Does anyone know if a 2021 Tesla Model 3 qualifies as a premier car in Australia?

I found two webpages on the Uber website.
https://www.uber.com/au/en/drive/services/premium/
This page which states:
“Fully eligible vehicles 6 years old or less (2013 model or newer as of 2019) and listed here:”

That page lists only Model S and Model X.

However it appears to be written in 2019? And uses the qualifier “Fully” before eligible.

However this webpage:


https://www.uber.com/global/en/eligible-vehicles/?city=sydney


States the following:


“Eligible vehicles in Sydney
The information on this page is for convenience purposes only. All vehicles must comply with the requirements on Uber’s vehicle requirements page for your area and for the ride option listed there (UberX requires 5 seats and 4 doors, UberXL requires 7 seats and 4 doors, etc.). If a vehicle model appears here, but does not comply with the vehicle requirements for ride options in your area, that vehicle is not eligible to use in your area. Note: The year listed for each vehicle below signifies the minimum model year for eligibility.”

Regarding Teslas it states:

Tesla
Model X - 1990 (Connect) / 2011 (UberX) / 2014 (Comfort) / 2015 (Premier) / 2017 (Uber Pet)
Model 3 - 1990 (Connect) / 2011 (UberX) / 2014 (Comfort) / 2015 (Premier) / 2019 (Uber Pet)
Model S - 1990 (Connect) / 2011 (UberX) / 2014 (Comfort, Uber Pet) / 2015 (Premier)
Roadster - 1990 (Connect)



This sugggests that a Model 3 from 2019 onwards is eligible for Uber Premier.

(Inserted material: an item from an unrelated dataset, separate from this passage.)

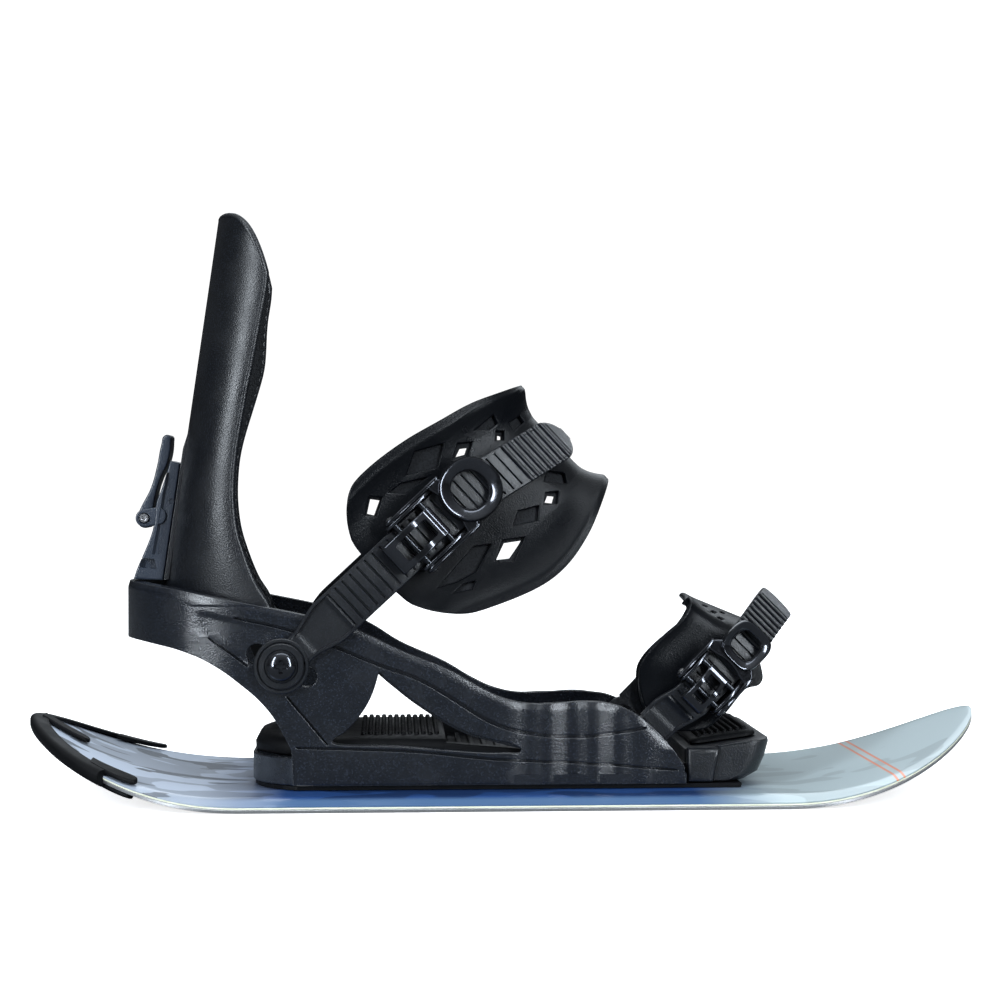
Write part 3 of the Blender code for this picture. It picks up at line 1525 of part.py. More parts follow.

So in Australia is a 2021 Model 3 a premier eligible car or not?


----------



## EasyRider1 (Dec 16, 2019)

It looks like it’s the Uber Pet vehicle that needs to be 2019 or newer. In this case the Tesla Model 3 Premier is 2015 or newer. 

Your 2021 Model 3 will be eligible for 6 years. 

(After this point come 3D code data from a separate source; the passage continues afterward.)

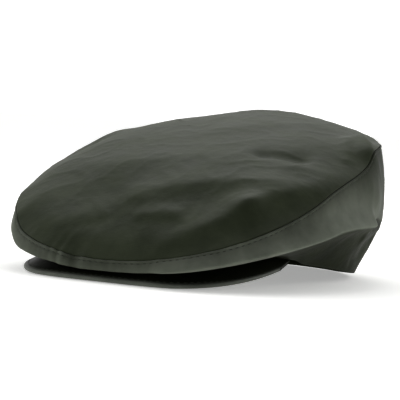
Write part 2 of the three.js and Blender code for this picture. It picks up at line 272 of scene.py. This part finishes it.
# lower line of the peak's outer edge, from -1 at the right corner to 1 at the left one
def peakEdge(across):
    corner = rimPoints(peakForm["cornerAngle"])
    turn = across * np.pi / 2
    forward = np.abs(np.cos(turn)) ** (2 / peakForm["power"])
    lift = np.maximum(0, 1 - (forward / peakForm["flatFrom"]) ** peakForm["easing"])
    x = corner[0] * np.sign(turn) * np.abs(np.sin(turn)) ** (2 / peakForm["power"])
    y = corner[1] + (peakForm["frontY"] - corner[1]) * forward
    return np.stack([x, y, corner[2] * lift], -1)


# linear colour of an sRGB hex value
def srgb(hexColour):
    parts = [int(hexColour[k:k + 2], 16) / 255 for k in (0, 2, 4)]
    return [p / 12.92 if p <= 0.04045 else ((p + 0.055) / 1.055) ** 2.4 for p in parts] + [1]


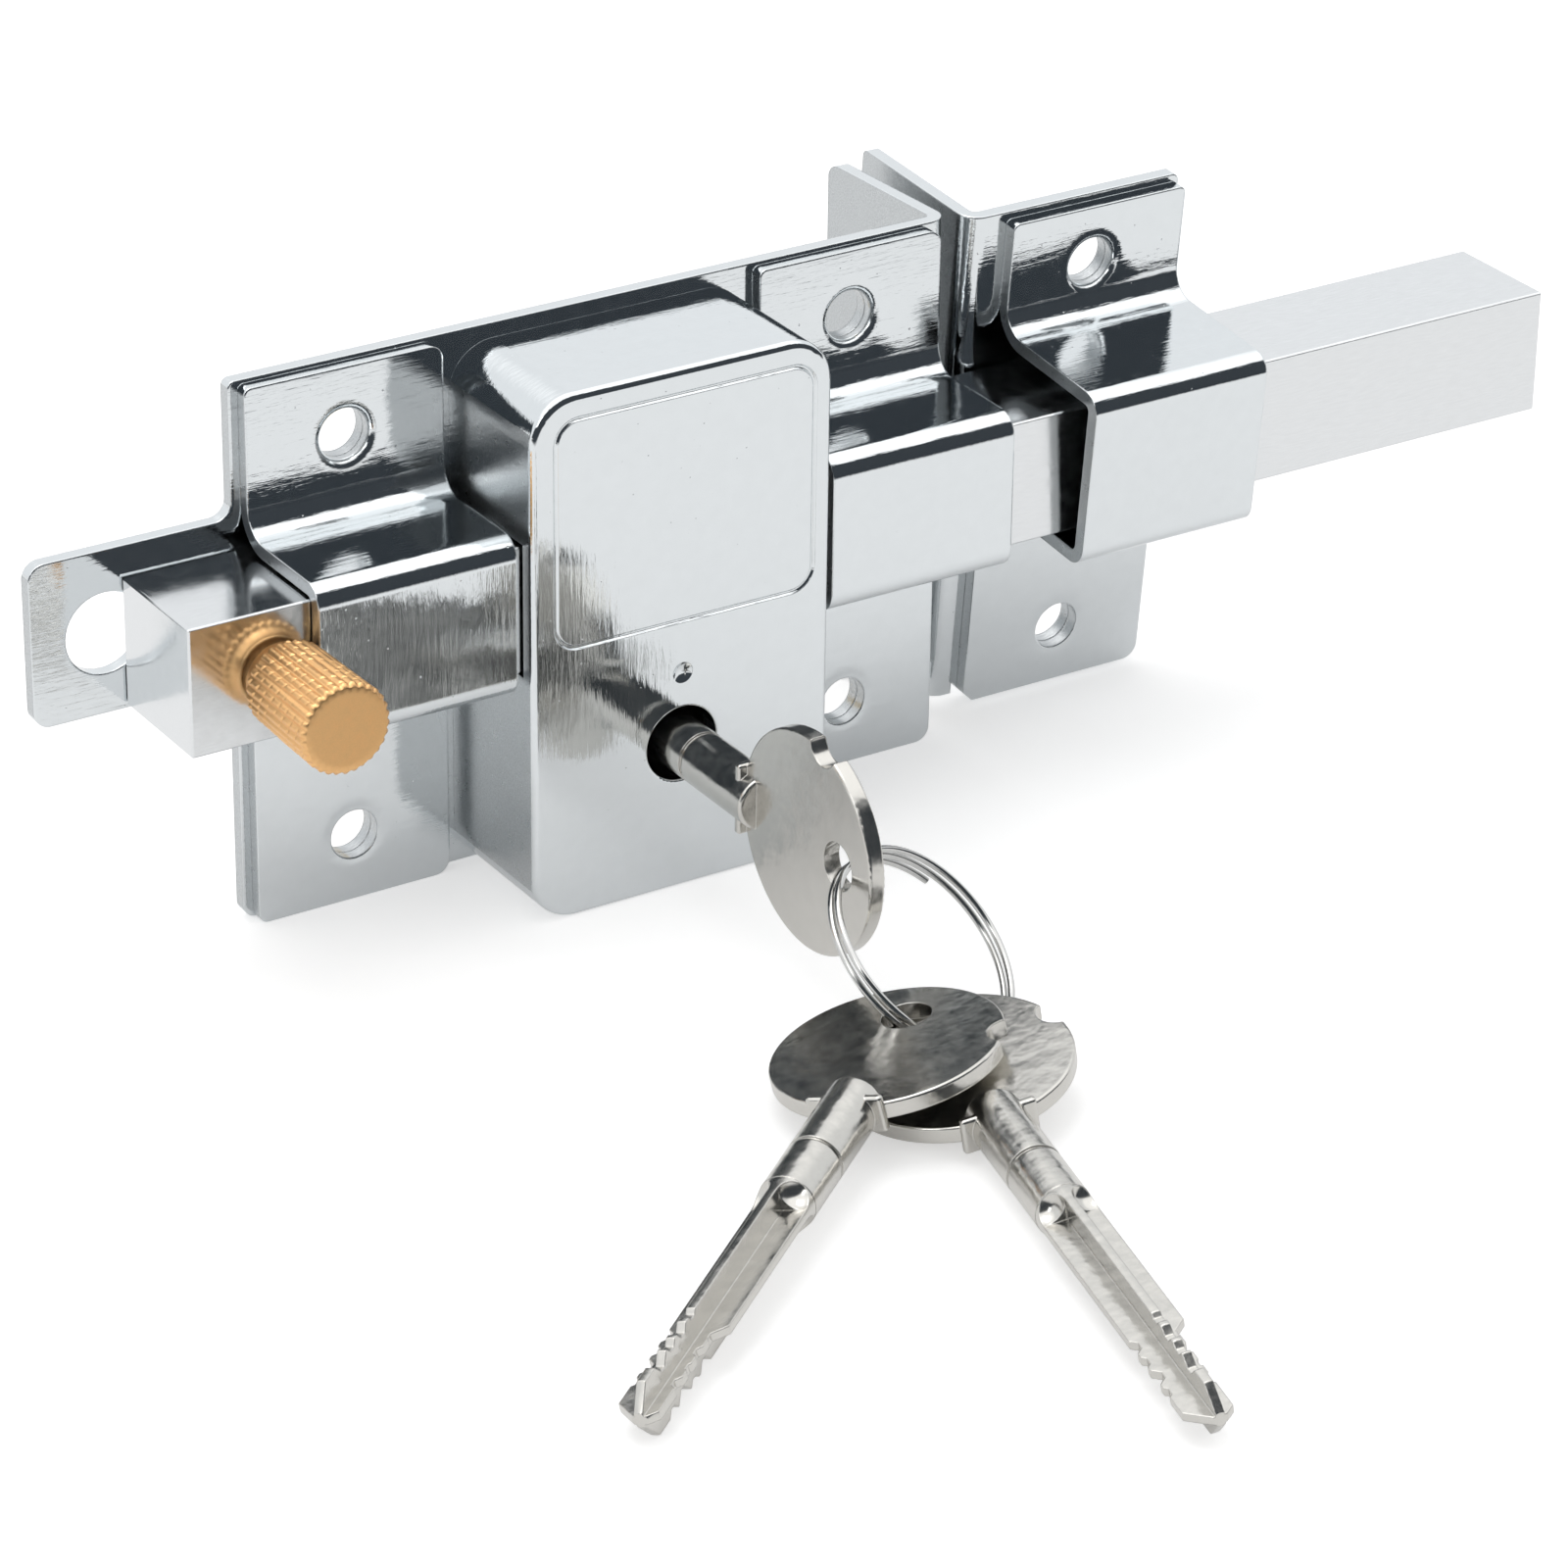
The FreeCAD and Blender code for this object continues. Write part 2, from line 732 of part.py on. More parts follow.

I’ve been going by the Uber vehicle page for my city. In Canada a 2016 or newer Model 3 qualifies as a Premier.


----------



## FLKeys (Dec 27, 2018)

Birdbird said:


> Regarding Teslas it states:
> 
> Tesla
> Model X - 1990 (Connect) / 2011 (UberX) / 2014 (Comfort) / 2015 (Premier) / 2017 (Uber Pet)
> ...


Looks like only the best for Uber Pet. 🤣


----------